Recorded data
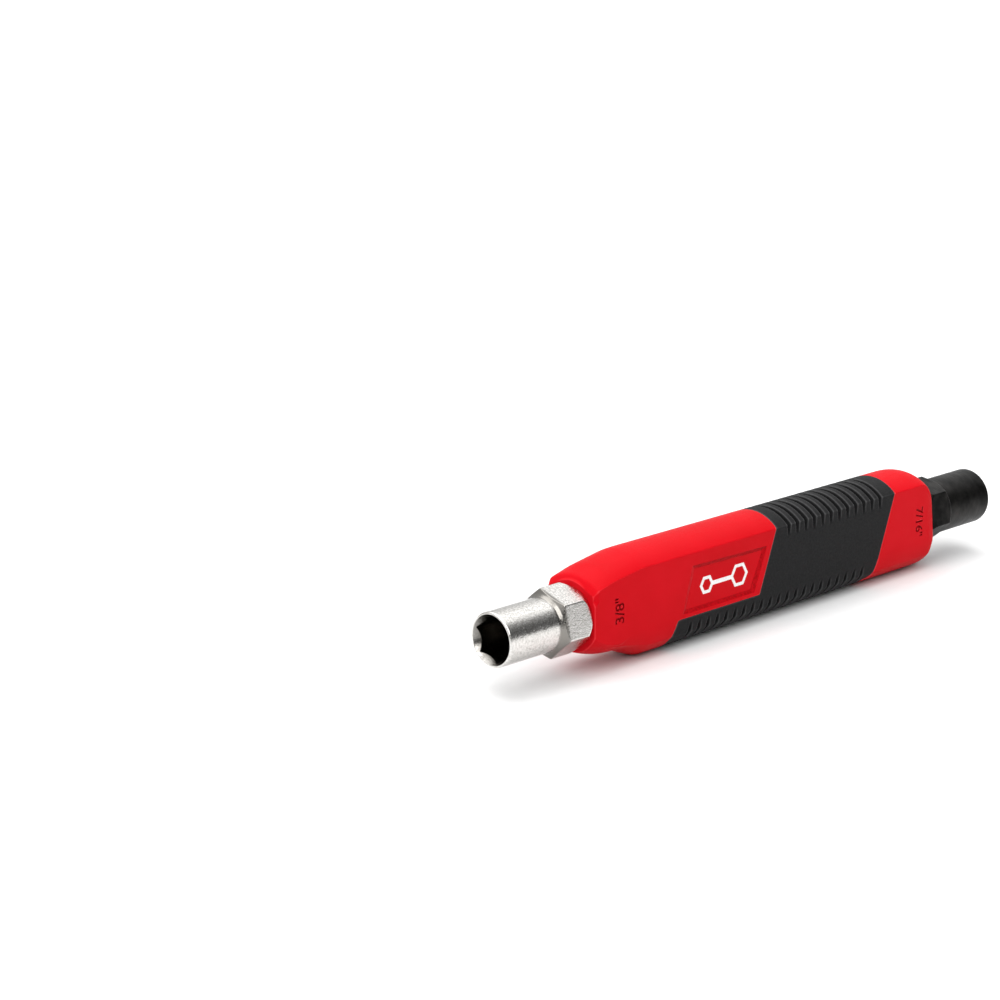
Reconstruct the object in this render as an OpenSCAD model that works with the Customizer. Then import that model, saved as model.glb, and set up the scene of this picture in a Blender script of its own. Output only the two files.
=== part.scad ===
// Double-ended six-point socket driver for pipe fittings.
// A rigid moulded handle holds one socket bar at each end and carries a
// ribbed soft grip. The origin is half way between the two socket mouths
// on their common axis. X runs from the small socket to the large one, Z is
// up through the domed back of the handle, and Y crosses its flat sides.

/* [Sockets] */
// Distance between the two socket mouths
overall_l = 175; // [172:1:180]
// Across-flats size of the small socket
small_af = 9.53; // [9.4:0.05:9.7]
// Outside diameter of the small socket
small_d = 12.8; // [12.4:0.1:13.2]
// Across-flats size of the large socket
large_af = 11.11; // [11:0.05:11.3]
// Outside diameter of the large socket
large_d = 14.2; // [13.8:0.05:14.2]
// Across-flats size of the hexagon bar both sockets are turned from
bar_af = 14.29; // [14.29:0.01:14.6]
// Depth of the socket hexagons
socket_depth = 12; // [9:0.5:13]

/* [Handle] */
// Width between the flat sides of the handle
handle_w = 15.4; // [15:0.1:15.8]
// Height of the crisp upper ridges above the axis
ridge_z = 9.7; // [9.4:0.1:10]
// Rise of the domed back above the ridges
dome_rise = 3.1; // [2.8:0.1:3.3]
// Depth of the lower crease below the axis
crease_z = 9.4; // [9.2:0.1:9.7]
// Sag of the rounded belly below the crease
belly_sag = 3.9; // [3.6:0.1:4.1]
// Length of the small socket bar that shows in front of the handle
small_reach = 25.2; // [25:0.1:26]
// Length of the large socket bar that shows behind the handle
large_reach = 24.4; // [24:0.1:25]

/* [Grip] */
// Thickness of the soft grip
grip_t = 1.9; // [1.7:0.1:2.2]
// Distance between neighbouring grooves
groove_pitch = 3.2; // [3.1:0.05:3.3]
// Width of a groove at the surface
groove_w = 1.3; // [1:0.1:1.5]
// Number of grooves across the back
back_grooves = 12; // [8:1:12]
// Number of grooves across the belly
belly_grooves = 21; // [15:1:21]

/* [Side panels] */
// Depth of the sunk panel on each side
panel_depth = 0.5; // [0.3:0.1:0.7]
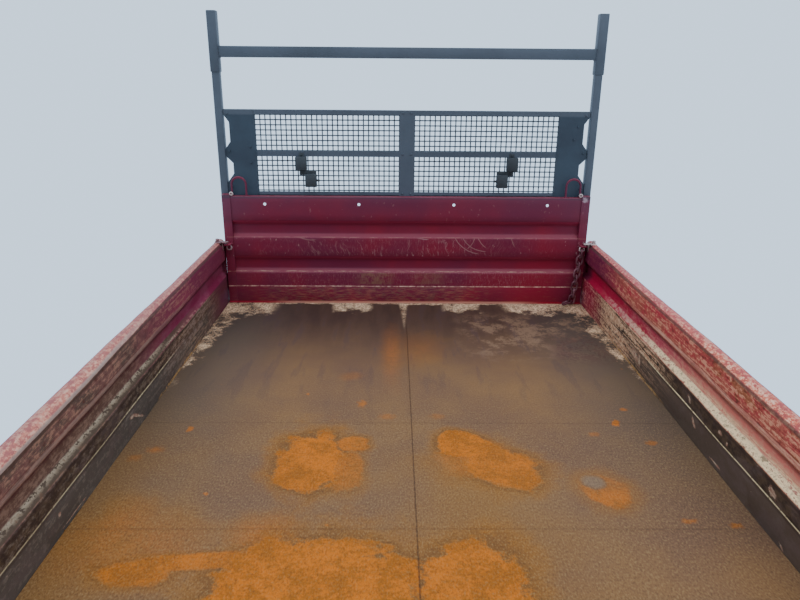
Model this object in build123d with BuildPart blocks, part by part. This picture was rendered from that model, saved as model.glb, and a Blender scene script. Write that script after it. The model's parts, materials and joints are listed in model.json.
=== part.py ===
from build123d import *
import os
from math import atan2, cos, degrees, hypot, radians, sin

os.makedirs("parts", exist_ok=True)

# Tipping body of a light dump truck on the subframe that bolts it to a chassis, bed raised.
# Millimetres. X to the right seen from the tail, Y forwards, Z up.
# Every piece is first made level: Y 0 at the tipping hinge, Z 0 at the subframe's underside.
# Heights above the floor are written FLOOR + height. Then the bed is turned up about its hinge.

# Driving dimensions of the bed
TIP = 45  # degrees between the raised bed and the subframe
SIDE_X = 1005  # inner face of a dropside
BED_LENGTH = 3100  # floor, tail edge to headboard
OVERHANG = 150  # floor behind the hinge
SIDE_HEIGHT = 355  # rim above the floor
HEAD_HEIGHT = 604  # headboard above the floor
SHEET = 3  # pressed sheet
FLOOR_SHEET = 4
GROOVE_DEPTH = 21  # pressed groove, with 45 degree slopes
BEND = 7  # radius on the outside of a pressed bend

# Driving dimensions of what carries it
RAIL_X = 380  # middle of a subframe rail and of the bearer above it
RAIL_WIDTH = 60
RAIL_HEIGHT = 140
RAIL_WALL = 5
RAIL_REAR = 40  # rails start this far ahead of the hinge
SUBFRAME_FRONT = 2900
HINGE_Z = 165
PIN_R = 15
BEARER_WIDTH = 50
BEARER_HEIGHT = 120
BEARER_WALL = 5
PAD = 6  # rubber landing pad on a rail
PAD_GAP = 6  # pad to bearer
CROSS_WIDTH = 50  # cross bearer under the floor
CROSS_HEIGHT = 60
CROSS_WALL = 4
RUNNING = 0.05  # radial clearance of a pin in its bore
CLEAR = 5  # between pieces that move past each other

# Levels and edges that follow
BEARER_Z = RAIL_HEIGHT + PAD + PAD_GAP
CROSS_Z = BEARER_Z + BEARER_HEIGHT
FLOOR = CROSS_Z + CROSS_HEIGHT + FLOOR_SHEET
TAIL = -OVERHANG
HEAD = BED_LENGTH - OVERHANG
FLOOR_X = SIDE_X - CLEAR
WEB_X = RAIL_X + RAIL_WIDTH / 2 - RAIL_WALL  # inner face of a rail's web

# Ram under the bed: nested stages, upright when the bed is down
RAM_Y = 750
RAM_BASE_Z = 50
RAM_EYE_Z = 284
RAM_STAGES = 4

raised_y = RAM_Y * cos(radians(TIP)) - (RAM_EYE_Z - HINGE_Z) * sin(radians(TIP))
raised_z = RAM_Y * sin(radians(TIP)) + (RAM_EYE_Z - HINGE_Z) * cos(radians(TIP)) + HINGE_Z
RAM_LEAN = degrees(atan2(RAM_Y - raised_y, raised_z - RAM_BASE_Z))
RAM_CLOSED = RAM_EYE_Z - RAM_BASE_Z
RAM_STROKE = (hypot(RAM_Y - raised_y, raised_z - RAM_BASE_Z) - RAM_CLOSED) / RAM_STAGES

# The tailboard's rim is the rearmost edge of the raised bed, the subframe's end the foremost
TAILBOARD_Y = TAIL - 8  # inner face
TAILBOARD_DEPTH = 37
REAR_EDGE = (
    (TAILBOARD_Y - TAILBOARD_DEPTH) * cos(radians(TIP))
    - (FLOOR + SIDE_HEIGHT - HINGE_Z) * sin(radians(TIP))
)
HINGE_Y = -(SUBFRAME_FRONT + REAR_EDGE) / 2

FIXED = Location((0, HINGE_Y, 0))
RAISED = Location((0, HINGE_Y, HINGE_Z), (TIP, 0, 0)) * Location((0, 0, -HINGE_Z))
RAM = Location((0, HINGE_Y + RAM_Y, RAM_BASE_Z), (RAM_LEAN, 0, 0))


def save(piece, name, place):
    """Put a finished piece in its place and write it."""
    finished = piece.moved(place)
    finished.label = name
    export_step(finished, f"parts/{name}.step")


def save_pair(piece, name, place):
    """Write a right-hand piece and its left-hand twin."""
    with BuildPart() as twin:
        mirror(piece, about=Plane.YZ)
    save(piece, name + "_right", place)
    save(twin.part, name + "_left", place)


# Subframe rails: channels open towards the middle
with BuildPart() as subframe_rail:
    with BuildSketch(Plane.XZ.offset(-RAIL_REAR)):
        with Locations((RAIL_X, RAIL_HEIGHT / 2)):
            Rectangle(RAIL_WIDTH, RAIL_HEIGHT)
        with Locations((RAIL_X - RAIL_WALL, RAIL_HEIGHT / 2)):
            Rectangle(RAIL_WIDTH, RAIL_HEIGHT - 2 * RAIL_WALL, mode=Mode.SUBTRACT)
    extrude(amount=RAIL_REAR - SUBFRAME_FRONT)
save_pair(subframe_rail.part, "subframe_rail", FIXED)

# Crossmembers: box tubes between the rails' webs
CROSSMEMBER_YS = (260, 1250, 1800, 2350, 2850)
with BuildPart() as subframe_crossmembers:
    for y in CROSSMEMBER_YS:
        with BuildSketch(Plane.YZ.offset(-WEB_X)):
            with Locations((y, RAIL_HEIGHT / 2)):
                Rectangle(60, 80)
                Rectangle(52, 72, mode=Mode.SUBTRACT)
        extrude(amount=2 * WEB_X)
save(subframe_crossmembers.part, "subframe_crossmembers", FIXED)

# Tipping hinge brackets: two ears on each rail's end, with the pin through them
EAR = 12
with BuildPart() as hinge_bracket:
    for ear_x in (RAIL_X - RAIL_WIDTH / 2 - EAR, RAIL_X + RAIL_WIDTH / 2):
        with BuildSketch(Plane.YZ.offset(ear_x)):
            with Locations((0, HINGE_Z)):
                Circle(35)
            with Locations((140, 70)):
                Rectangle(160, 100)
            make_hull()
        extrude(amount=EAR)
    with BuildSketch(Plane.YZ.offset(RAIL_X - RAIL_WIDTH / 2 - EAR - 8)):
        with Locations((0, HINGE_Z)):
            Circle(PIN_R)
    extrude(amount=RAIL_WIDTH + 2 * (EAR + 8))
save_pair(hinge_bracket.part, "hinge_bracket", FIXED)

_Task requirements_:
Up to and including the line with "its flat sides.", print every line of the records from the start.

_Result of this exercise_:
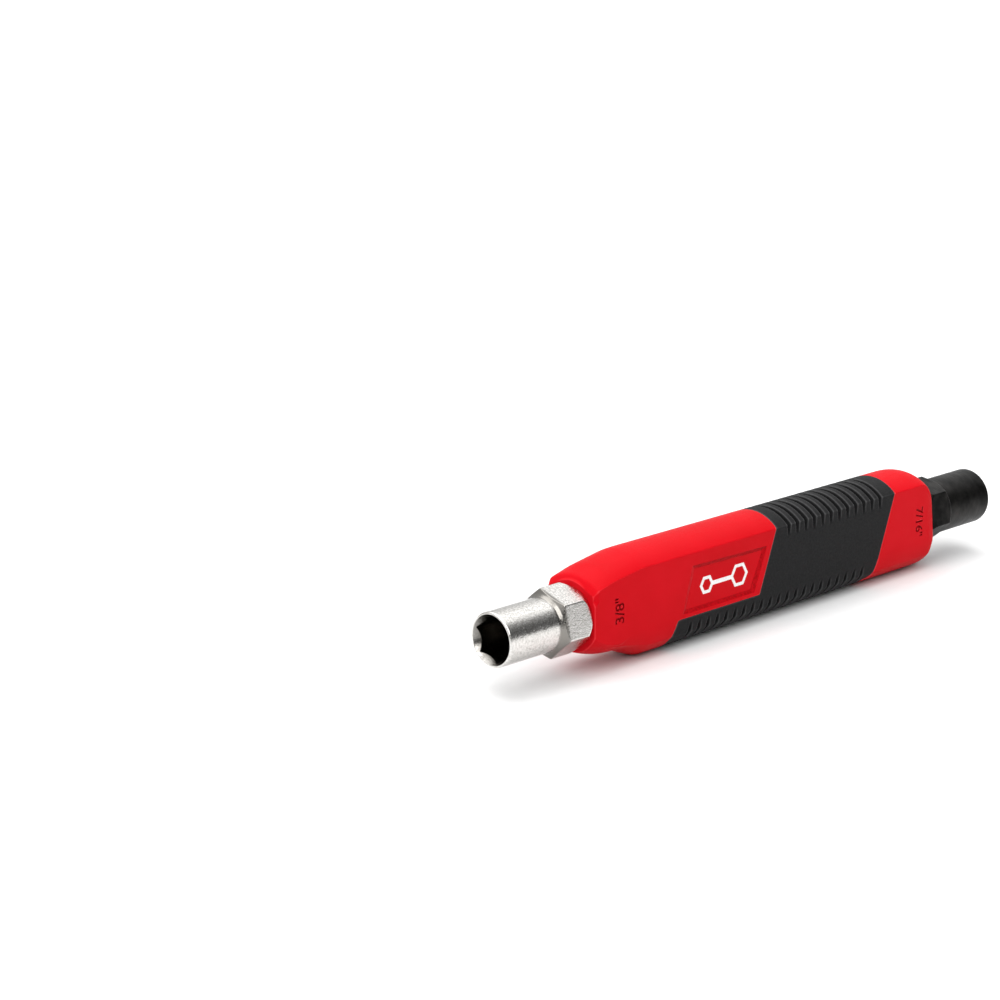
Reconstruct the object in this render as an OpenSCAD model that works with the Customizer. Then import that model, saved as model.glb, and set up the scene of this picture in a Blender script of its own. Output only the two files.
=== part.scad ===
// Double-ended six-point socket driver for pipe fittings.
// A rigid moulded handle holds one socket bar at each end and carries a
// ribbed soft grip. The origin is half way between the two socket mouths
// on their common axis. X runs from the small socket to the large one, Z is
// up through the domed back of the handle, and Y crosses its flat sides.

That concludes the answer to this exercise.